Interface-engineered MoS2 heterostructures: from construction strategies to energy and photovoltaic applications
Abstract
Two-dimensional MoS2 is a versatile semiconductor for optoelectronic and energy technologies, yet device performance is often constrained not by intrinsic layer properties but by interfacial bottlenecks such as energy-level misalignment, inefficient charge transfer, trap-mediated losses, and contact resistance. Recent progress in MoS2-based heterostructures demonstrates that nominal band diagrams alone are insufficient to predict outcomes; instead, device metrics emerge from a coupled interplay of energy-landscape reconstruction via interfacial dipoles and built-in fields, kinetic competition among charge transfer, recombination and trapping (kCT/krec/ktrap), and parasitic or contact limitations.

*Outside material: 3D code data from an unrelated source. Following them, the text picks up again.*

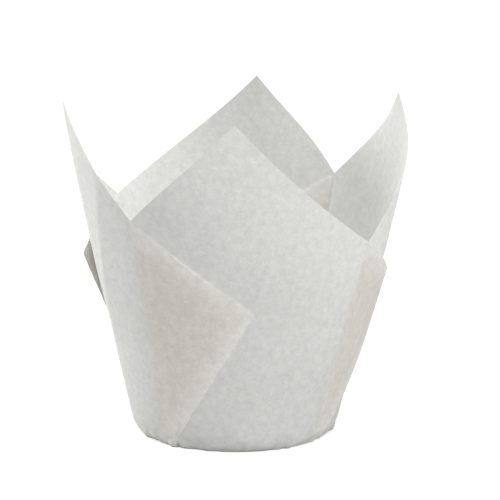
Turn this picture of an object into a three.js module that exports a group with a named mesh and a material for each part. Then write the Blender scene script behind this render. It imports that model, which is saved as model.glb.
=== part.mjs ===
// A tulip baking cup: one square of greaseproof paper, pressed round a plug into a
// cup. The four corners stand up as petals, and the spare paper between them lies
// outside the wall as four knife pleats, each folded over the petal that follows it.
//
// Millimetres, +Z up. The origin is the middle of the underside of the floor, the
// front petal is towards -Y, and turns are degrees counter-clockwise from +X.
import * as THREE from "three";

// Driving dimensions of the pressed cup
const baseRadius = 25.2;
const wallAngle = 11.77;
const wallOvalPerHeight = 0.00107;
const wallLeanPerHeight = 0.023;

// The paper and the room between two layers of a pleat
const paperThickness = 0.07;
const layerGap = 0.35;
const pleatFootWidth = 3.4;

// The four petals: where each tip stands, how far above the common height, how far it
// curls out or in, and how much its two cut edges sag between the tip and the notches
const tipHeight = 84.4;
const curlStartHeight = 42;
const petals = [
  { tipTurn: 13, tipAbove: 0, tipCurl: -6.2, edgeSags: [-0.2, -0.2] },
  { tipTurn: 84.5, tipAbove: -0.4, tipCurl: -8, edgeSags: [0.1, 0.5] },
  { tipTurn: 191, tipAbove: 1, tipCurl: -1.6, edgeSags: [0.15, -0.1] },
  { tipTurn: 267.4, tipAbove: 0.1, tipCurl: -3, edgeSags: [0.15, 0.45] },
];

// The four pleats: pleat n lies between petal n and the next one. Its seam runs from
// the foot to the notch, and its flap reaches on to the corner of the fold. On the cone
// the straight fold bows out a little, and the cut edge of the flap sags.
const notchHeight = 56.4;
const cornerHeight = 39;
const springPower = 1.7;
const foldBow = 0.28;
const flapEdgeSag = 0.15;
const pleats = [
  { footTurn: 50, notchTurn: 52.9, notchAbove: 2.7, cornerTurn: 100, cornerAbove: -0.5, spring: 0.6 },
  { footTurn: 141, notchTurn: 143.1, notchAbove: -1, cornerTurn: 177, cornerAbove: 5.2, spring: 2.4 },
  { footTurn: 226, notchTurn: 228.2, notchAbove: 2.6, cornerTurn: 276.5, cornerAbove: -2.2, spring: 0.2 },
  { footTurn: 320, notchTurn: 326, notchAbove: -4.4, cornerTurn: 374, cornerAbove: -2.4, spring: 3 },
];

// How finely the sheet is divided
const petalColumns = 14;
const flapColumns = 6;
const wallRows = 8;

const greaseproofPaper = new THREE.MeshStandardMaterial({
  name: "greaseproof_paper",
  color: 0xe9e9e6,
  roughness: 0.72,
  metalness: 0,
  side: THREE.DoubleSide,
});

const { degToRad, radToDeg, lerp } = THREE.MathUtils;

// Petal n starts at the seam before it, and pleat n starts at the seam after it.
const seamAfter = (n) => {
  const pleat = pleats[n % 4];
  return { foot: pleat.footTurn, notch: pleat.notchTurn, height: notchHeight + pleat.notchAbove };
};
const seamBefore = (n) => {
  const { foot, notch, height } = seamAfter(n + 3);
  const lap = n === 0 ? 360 : 0;
  return { foot: foot - lap, notch: notch - lap, height };
};

// How far the petals curl out of the plain wall at a turn and a height
function curlAt(turn, height) {
  const rise = Math.max(0, height - curlStartHeight);
  let curl = 0;
  petals.forEach((petal, n) => {
    const away = THREE.MathUtils.euclideanModulo(turn - petal.tipTurn + 180, 360) - 180;
    const side = away < 0 ? petal.tipTurn - seamBefore(n).notch : seamAfter(n).notch - petal.tipTurn;
    if (Math.abs(away) < side) {
      const across = Math.cos((Math.PI / 2) * (away / side)) ** 2;
      curl += petal.tipCurl * across * (rise / (tipHeight - curlStartHeight)) ** 2;
    }
  });
  return curl;
}

// A point of the wall: a leaning cone that gets oval towards the top
function wallPoint(turn, height, outward) {
  const angle = degToRad(turn);
  const radius = baseRadius + height * Math.tan(degToRad(wallAngle)) + outward + curlAt(turn, height);
  const oval = wallOvalPerHeight * height;
  return new THREE.Vector3(
    radius * (1 + oval) * Math.cos(angle) + wallLeanPerHeight * height,
    radius * (1 - oval) * Math.sin(angle),
    height,
  );
}

// A column of the sheet, from the floor's edge up to the cut edge of the paper
function column({ footTurn, topTurn, topHeight, footOut, topOut, spring = 0, bow = 0 }) {
  return Array.from({ length: wallRows + 1 }, (_, row) => {
    const share = row / wallRows;
    const outward = lerp(footOut, topOut, share) + spring * share ** springPower;
    return wallPoint(lerp(footTurn, topTurn, share * (1 + bow * (1 - share))), share * topHeight, outward);
  });
}

// A petal crosses from the innermost layer at one seam to the outermost at the next.
// Its cut edges are straight in the flat sheet, and sag or bulge as the petal curls.
function petalColumnsOf(n) {
  const start = seamBefore(n);
  const end = seamAfter(n);
  const petal = petals[n];
  return Array.from({ length: petalColumns + 1 }, (_, i) => {
    const across = i / petalColumns;
    const fromTip = Math.abs(2 * across - 1);
    const seam = across < 0.5 ? start : end;
    const edgeSag = petal.edgeSags[across < 0.5 ? 0 : 1];
    const drop = fromTip * (1 + edgeSag * (1 - fromTip));
    return column({
      footTurn: lerp(start.foot, end.foot, across),
      topTurn: lerp(petal.tipTurn, seam.notch, fromTip),
      topHeight: lerp(tipHeight + petal.tipAbove, seam.height, drop),
      footOut: 2 * layerGap * across,
      topOut: 2 * layerGap * across,
    });
  });
}

// One layer of a pleat's flap, from the seam out to the fold. It lies so many gaps
// outside the petal that it covers, and springs off it towards the corner.
function flapColumn(n, across, layers, pastFold = 0) {
  const pleat = pleats[n];
  const next = seamAfter(n + 1);
  const lap = n === 3 ? 360 : 0;
  const footReach = radToDeg(pleatFootWidth / baseRadius);
  const footTurn = pleat.footTurn + footReach * across;
  const topTurn = lerp(pleat.notchTurn, pleat.cornerTurn, across);
  const footShare = (footTurn - pleat.footTurn) / (next.foot + lap - pleat.footTurn);
  const topShare = (topTurn - pleat.notchTurn) / (next.notch + lap - pleat.notchTurn);
  const turnPerGap = radToDeg(layerGap / baseRadius);
  const drop = across * (1 + flapEdgeSag * (1 - across));
  return column({
    footTurn: footTurn + pastFold * turnPerGap,
    topTurn: topTurn + pastFold * turnPerGap,
    topHeight: lerp(notchHeight + pleat.notchAbove, cornerHeight + pleat.cornerAbove, drop),
    footOut: layerGap * (2 * footShare + layers),
    topOut: layerGap * (2 * topShare + layers),
    spring: pleat.spring * across ** springPower,
    bow: foldBow * across,
  });
}

// A pleat goes out along its outer layer, turns at the fold, comes back along its
// inner layer and turns again at the seam, where the next petal starts.
function pleatColumnsOf(n) {
  const shares = Array.from({ length: flapColumns + 1 }, (_, i) => i / flapColumns);
  const outer = shares.slice(1).map((across) => flapColumn(n, across, 2));
  const inner = [...shares].reverse().map((across) => flapColumn(n, across, 1));
  return [...outer, flapColumn(n, 1, 1.5, 0.5), ...inner, flapColumn(n, 0, 0.5, -0.5)];
}

// The middle surface of the paper: the wall's columns, then the floor inside them
function paperSurface() {
  const columns = petals.flatMap((_, n) => [...petalColumnsOf(n), ...pleatColumnsOf(n)]);
  const points = columns.flat();
  const rows = wallRows + 1;
  const faces = [];
  columns.forEach((_, i) => {
    const here = i * rows;
    const next = ((i + 1) % columns.length) * rows;
    for (let row = 0; row < wallRows; row += 1) {
      faces.push([here + row, next + row, next + row + 1]);
      faces.push([here + row, next + row + 1, here + row + 1]);
    }
  });
  const outline = columns.map(([foot]) => new THREE.Vector2(foot.x, foot.y));
  THREE.ShapeUtils.triangulateShape(outline, []).forEach(([a, b, c]) => {
    faces.push([a * rows, c * rows, b * rows]);
  });
  const cutEdge = columns.map((_, i) => i * rows + wallRows);
  return { points, faces, cutEdge, isFloor: (index) => index % rows === 0 };
}

// Normals of the middle surface, each face counted by its angle at the point
function pointNormals(points, faces) {
  const normals = points.map(() => new THREE.Vector3());
  faces.forEach((face) => {
    const [a, b, c] = face.map((index) => points[index]);
    const normal = new THREE.Triangle(a, b, c).getNormal(new THREE.Vector3());
    face.forEach((index, corner) => {
      const here = points[index];
      const toNext = points[face[(corner + 1) % 3]].clone().sub(here);
      const toLast = points[face[(corner + 2) % 3]].clone().sub(here);
      normals[index].addScaledVector(normal, toNext.angleTo(toLast));
    });
  });
  return normals.map((normal) => normal.normalize());
}

// The paper gets its thickness: both faces of the middle surface, joined along the
// cut edge. The floor's two faces lie flat at zero and at one thickness.
function thickened({ points, faces, cutEdge, isFloor }) {
  const normals = pointNormals(points, faces);
  const side = (direction) => points.map((point, index) => {
    const moved = point.clone().addScaledVector(normals[index], (direction * paperThickness) / 2);
    moved.z = isFloor(index) ? paperThickness * (direction < 0) : moved.z + paperThickness / 2;
    return moved;
  });
  const count = points.length;
  const positions = [...side(1), ...side(-1)].flatMap((point) => point.toArray());
  const indices = faces.flatMap(([a, b, c]) => [a, b, c, a + count, c + count, b + count]);
  cutEdge.forEach((here, i) => {
    const next = cutEdge[(i + 1) % cutEdge.length];
    indices.push(here, next, next + count, here, next + count, here + count);
  });
  const geometry = new THREE.BufferGeometry();
  geometry.setAttribute("position", new THREE.Float32BufferAttribute(positions, 3));
  geometry.setIndex(indices);
  geometry.computeVertexNormals();
  return geometry;
}

const foldedSheet = new THREE.Mesh(thickened(paperSurface()), greaseproofPaper);
foldedSheet.name = "folded_sheet";

const tulipCup = new THREE.Group();
tulipCup.name = "tulip_baking_cup";
tulipCup.add(foldedSheet);

export default tulipCup;
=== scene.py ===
"""A tulip baking cup of greaseproof paper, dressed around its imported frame."""
import math

import bmesh
import bpy
from mathutils import Matrix, Vector, noise


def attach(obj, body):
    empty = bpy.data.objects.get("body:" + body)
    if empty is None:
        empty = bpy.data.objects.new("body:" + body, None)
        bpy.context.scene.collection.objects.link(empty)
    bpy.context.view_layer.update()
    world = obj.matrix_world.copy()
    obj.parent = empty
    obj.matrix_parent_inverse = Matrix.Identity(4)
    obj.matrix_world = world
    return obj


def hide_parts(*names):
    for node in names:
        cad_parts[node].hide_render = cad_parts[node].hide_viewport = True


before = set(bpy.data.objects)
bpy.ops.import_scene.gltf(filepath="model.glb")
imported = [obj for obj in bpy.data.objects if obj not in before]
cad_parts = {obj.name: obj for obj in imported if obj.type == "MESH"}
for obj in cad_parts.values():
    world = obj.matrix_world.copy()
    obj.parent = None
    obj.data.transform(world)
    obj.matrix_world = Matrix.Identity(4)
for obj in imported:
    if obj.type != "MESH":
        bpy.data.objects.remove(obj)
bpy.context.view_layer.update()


# The folded sheet
# One 160 mm square of white greaseproof paper, pressed round a plug. The corners stand
# up as petals, and the spare paper between them is folded over the outside of the next
# petal as knife pleats.

# Lengths of the sheet are in mm, and turns in degrees counter-clockwise from +X.
MM = 0.001
PAPER_THICKNESS = 0.07
BASE_RADIUS = 25.2
WALL_ANGLE = math.radians(11.77)
WALL_OVAL_PER_HEIGHT = 0.00107
WALL_LEAN_PER_HEIGHT = 0.023

# Each petal: turn of its tip, height, curl of the tip out or in, and the sag of the
# cut edges on its two sides.
CURL_START_HEIGHT = 42.0
PETALS = (
    {"turn": 13.0, "height": 84.4, "curl": -6.2, "sags": (-0.2, -0.2)},
    {"turn": 84.5, "height": 84.0, "curl": -8.0, "sags": (0.1, 0.5)},
    {"turn": 191.0, "height": 85.4, "curl": -1.6, "sags": (0.15, -0.1)},
    {"turn": 267.4, "height": 84.5, "curl": -3.0, "sags": (0.15, 0.45)},
)

# The layers of a pleat lie close together, as in real paper. In the CAD part they need
# more room. The flap is this wide at its foot.
LAYER_GAP = 0.08
PLEAT_FOOT_WIDTH = 3.4

# Each pleat: turns of the seam's foot and notch and of the fold's corner, with the
# heights of both, and how far the corner springs off the wall. The spring grows by a
# power towards the corner, the fold bows out, and the cut edge of the flap sags.
SPRING_POWER = 1.7
FOLD_BOW = 0.28
FLAP_EDGE_SAG = 0.15
PLEATS = (
    {"foot": 50.0, "notch": 52.9, "notch_z": 59.1, "corner": 100.0, "corner_z": 38.5, "spring": 0.6},
    {"foot": 141.0, "notch": 143.1, "notch_z": 55.4, "corner": 177.0, "corner_z": 44.2, "spring": 2.6},
    {"foot": 226.0, "notch": 228.2, "notch_z": 59.0, "corner": 276.5, "corner_z": 36.8, "spring": 0.05},
    {"foot": 320.0, "notch": 326.0, "notch_z": 52.0, "corner": 374.0, "corner_z": 36.6, "spring": 3.0},
)

# How finely the sheet is divided. The power brings the rows closer together towards
# the base, where the crumples are.
PETAL_COLUMNS = 60
FLAP_COLUMNS = 20
TURN_COLUMNS = 4
WALL_ROWS = 72
ROW_POWER = 1.5

# Points closer than this are one point, and points below this height are at the foot.
MERGE_DISTANCE = 0.002
FOOT_HEIGHT = 0.01

# Further than this from a flap, a point's distances to seam and rim stay the same.
FLAP_MARGIN = 4.0

# Edges that bend more than this are shaded sharp.
SHARP_EDGE = math.radians(55)


def mix(low, high, share):
    """The value a share of the way from low to high."""
    return low + (high - low) * share


def seam(index):
    """The seam after petal index, with its turns counted on past a full circle."""
    lap = 360.0 * (index // 4)
    pleat = PLEATS[index % 4]
    return {"foot": pleat["foot"] + lap, "notch": pleat["notch"] + lap, "height": pleat["notch_z"]}


def curl_at(turn, height):
    """How far the petals curl out of the plain wall at a turn and a height."""
    rise = max(0.0, height - CURL_START_HEIGHT)
    total = 0.0
    for index, petal in enumerate(PETALS):
        away = (turn - petal["turn"] + 180.0) % 360.0 - 180.0
        before = (petal["turn"] - seam(index - 1)["notch"]) % 360.0
        after = (seam(index)["notch"] - petal["turn"]) % 360.0
        side = before if away < 0 else after
        if abs(away) < side:
            across = math.cos(math.pi / 2 * away / side) ** 2
            total += petal["curl"] * across * (rise / (petal["height"] - CURL_START_HEIGHT)) ** 2
    return total


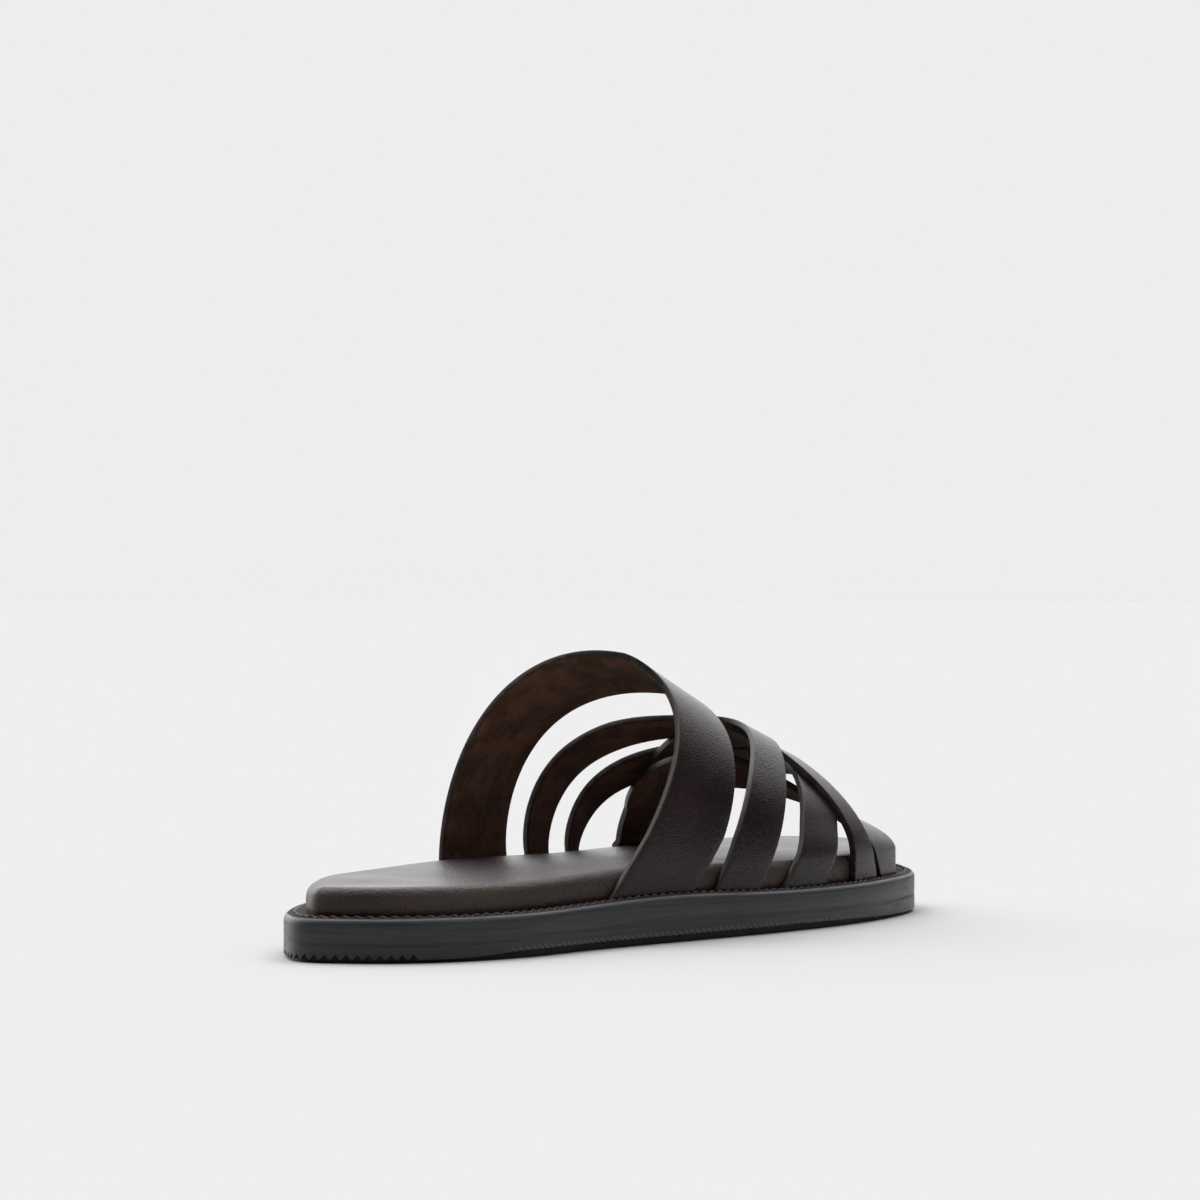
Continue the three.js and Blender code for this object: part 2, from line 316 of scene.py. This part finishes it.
def modify(piece, kind, **settings):
    modifier = piece.modifiers.new(kind.lower(), kind)
    for name, value in settings.items():
        setattr(modifier, name, value)
    bpy.context.view_layer.objects.active = piece
    bpy.ops.object.modifier_apply(modifier=modifier.name)


def pick(pieces):
    deselect()
    for piece in pieces:
        piece.select_set(True)
    bpy.context.view_layer.objects.active = pieces[0]


def soften(piece, degrees):
    pick([piece])
    bpy.ops.object.shade_smooth_by_angle(angle=math.radians(degrees))


def blank(name, stations, inset, low, high):
    """A round blank with one side for each station, as long round as the outline."""
    deselect()
    bpy.ops.mesh.primitive_cylinder_add(
        vertices=len(stations), radius=ROUND - inset, depth=high - low,
        location=(0, 0, (high + low) / 2), end_fill_type="NGON")
    piece = start(name)
    apply_place()
    return piece


def round_rim(top, inset, radius, segments):
    """Rounds the top rim of the blank in hand, which stands inset from the outline."""
    rim = ROUND - inset - NEAR
    select(edges=lambda a, b: min(a.z, b.z) > top - NEAR
           and min(a.xy.length, b.xy.length) > rim)
    bpy.ops.mesh.bevel(offset=radius, segments=segments, affect="EDGES")


def inset_rings(insets):
    """Insets the selected face again and again, from the first inset to the last."""
    for done, inset in zip(insets, insets[1:]):
        bpy.ops.mesh.inset(thickness=inset - done, depth=0)


def rings_to_middle(side, height, insets):
    """Rings the end face on that side with insets, and takes out the middle that is left."""
    select(faces=lambda c, n: n.z * side > LEVEL and abs(c.z - height) < NEAR)
    inset_rings(insets)
    bpy.ops.mesh.delete(type="ONLY_FACE")
    object_mode()


def cut_level(heights):
    """Cuts level edges into the wall of the blank in hand."""
    for height in heights:
        select(faces=lambda c, n: abs(n.z) < UPRIGHT)
        bpy.ops.mesh.bisect(plane_co=(0, 0, height), plane_no=(0, 0, 1))
        object_mode()


DEEP = 12 * MM
LAST_RING = ROUND - 1 * MM
SPINE_LENGTH = 0.78
SPINE_REACHED = 0.98


def lay_on_last(piece, stations, height, touch):
    """Bends a round blank to the outline: a side's run round the blank becomes its run round
    the shoe, and its distance from the rim stays. Deep rings close on the shoe's middle line."""
    count = len(stations)
    pattern = piece.data.attributes.new("pattern", "FLOAT_VECTOR", "POINT")
    rim = [on_outline(run) for run in stations]
    deep = [on_outline(run, DEEP) for run in stations]
    spine = [(rim[i] + rim[-i % count]) / 2 * (SPINE_LENGTH, 1) for i in range(count)]
    for vertex in piece.data.vertices:
        x, y, z = vertex.co
        turn = (math.atan2(y, x) + math.pi) / (2 * math.pi)
        i = round(turn * count) % count
        inset = ROUND - math.hypot(x, y)
        share = (inset - DEEP) / (ROUND - DEEP)
        if share <= 0:
            place = on_outline(stations[i], inset)
        else:
            share = min(1, share / SPINE_REACHED)
            place = deep[i] * (1 - share) + spine[i] * share
        angle = stations[i] / ROUND
        pattern.data[vertex.index].vector = (
            ROUND * math.cos(angle), ROUND * math.sin(angle), z + inset)
        lifted = height(place[0], inset, z)
        place, lifted = touch(vertex, stations[i], place, lifted, inset, z)
        vertex.co = (place[0], place[1], lifted)
    pick([piece])
    bpy.ops.object.mode_set(mode="EDIT")
    bpy.ops.mesh.select_all(action="SELECT")
    bpy.ops.mesh.remove_doubles(threshold=TINY)
    bpy.ops.mesh.select_all(action="DESELECT")
    object_mode()


# Shader wiring

class Wire:
    """A socket that works in sums as a number does."""

    def __init__(self, nodes, socket):
        self.nodes = nodes
        self.socket = socket

    def sum_with(self, operation, first, second):
        return self.nodes.node("Math", {"operation": operation}, {0: first, 1: second})

    def __add__(self, other):
        return self.sum_with("ADD", self, other)

    def __rsub__(self, other):
        return self.sum_with("SUBTRACT", other, self)

    def __mul__(self, other):
        return self.sum_with("MULTIPLY", self, other)


class Nodes:
    """A node tree in the making."""

    def __init__(self, tree):
        self.tree = tree

    def node(self, kind, settings=None, sockets=None, out=0):
        made = self.tree.nodes.new("ShaderNode" + kind)
        for name, value in (settings or {}).items():
            setattr(made, name, value)
        for name, value in (sockets or {}).items():
            self.feed(made.inputs[name], value)
        return Wire(self, made.outputs[out])

    def feed(self, socket, value):
        if isinstance(value, Wire):
            self.tree.links.new(value.socket, socket)
        else:
            socket.default_value = value

    def fit(self, value, low, high, to_low=0, to_high=1):
        """Eases a value from low to high into a value from to_low to to_high."""
        return self.node("MapRange", {"interpolation_type": "SMOOTHSTEP"}, {
            "Value": value, "From Min": low, "From Max": high,
            "To Min": to_low, "To Max": to_high})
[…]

Building on this mechanism-to-metrics view, this review summarises scalable construction strategies for vertical, lateral and mixed-dimensional MoS2 heterostructures, and organises interface types as actionable design levers spanning band-alignment classes, contact archetypes and bonding motifs. We further formalise a “backward design” route that starts from the target figure of merit, translates it into experimentally verifiable interfacial requirements including band offsets, dipole steps, PL/TA signatures, Rct and contact resistivity, and then selects material pairing and geometry accordingly. To improve comparability beyond case-by-case reporting, a function–coupling–pairing summary and a minimum measurement checklist are provided. Photovoltaic and energy-storage case studies illustrate how Type-II alignment plus built-in fields suppress recombination and enhance extraction, while ion-permeable, strain-accommodating, Fermi-level-tuned interfaces accelerate charge-storage kinetics and stabilise cycling. Finally, we highlight remaining challenges in wafer-scale defect control, quantitative interface metrology, long-term stability and encapsulation, and interoperable data reporting toward manufacturable MoS2 heterostructure technologies.